Extinct genus of trilobites

Toragnostus is a genus of trilobites restricted to the late Middle Cambrian. Its remains have been found in the United States, Greenland, Denmark, China, Sweden, the Russian Federation, and Kazakhstan. Its headshield and tailshield are almost completely effaced and it has two thorax segments.

== Distribution ==
- T. bituberculatus occurs in the late Middle Cambrian of the United States (Hillard Peak area, Alaska) Greenland (Lejopyge laevigata-zone, Holm Dal Formation, West Peary-land), Denmark, China (Hunan), Sweden (Jincella brachymetopa-zone, Andrarum, Skåne), the Russian Federation (C. oriens and A. henrici-zones, Siberian Platform, and Bennett Island), and Kazakhstan (Mayan, Tian Shan Range).

== Description ==
Like all Agnostida, Toragnostus is diminutive, with the headshield (or cephalon) and tailshield (or pygidium) of approximately the same size (or isopygous) and outline.
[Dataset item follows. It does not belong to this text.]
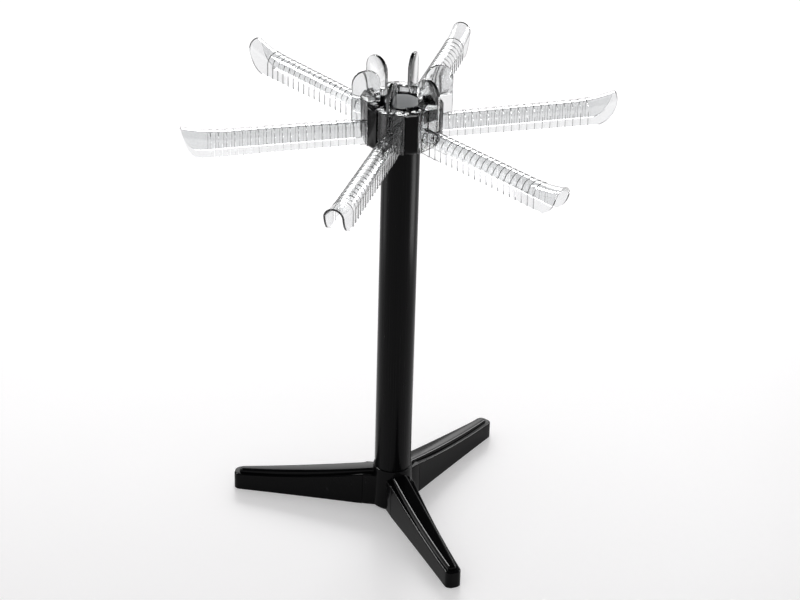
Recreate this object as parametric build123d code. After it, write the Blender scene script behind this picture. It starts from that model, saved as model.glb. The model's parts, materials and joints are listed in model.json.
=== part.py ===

Like all Agnostina, Toragnostus has only two thorax segments. The cephalon and pygidium are almost completely effaced, lacking a cephalic border and with wide pygidial border. The cephalon is strongly convex. The central raised area of the cephalon (or glabella) is outlined at the rear, narrow and tapering forward. It carries an elongated median node, clearly in the front half of the cephalon. The pygidial axis (or rhachis) is very broad, with the frontal lobe (M1) defined by a furrow crossing the axis. There is a weak elongated node on the rhachis.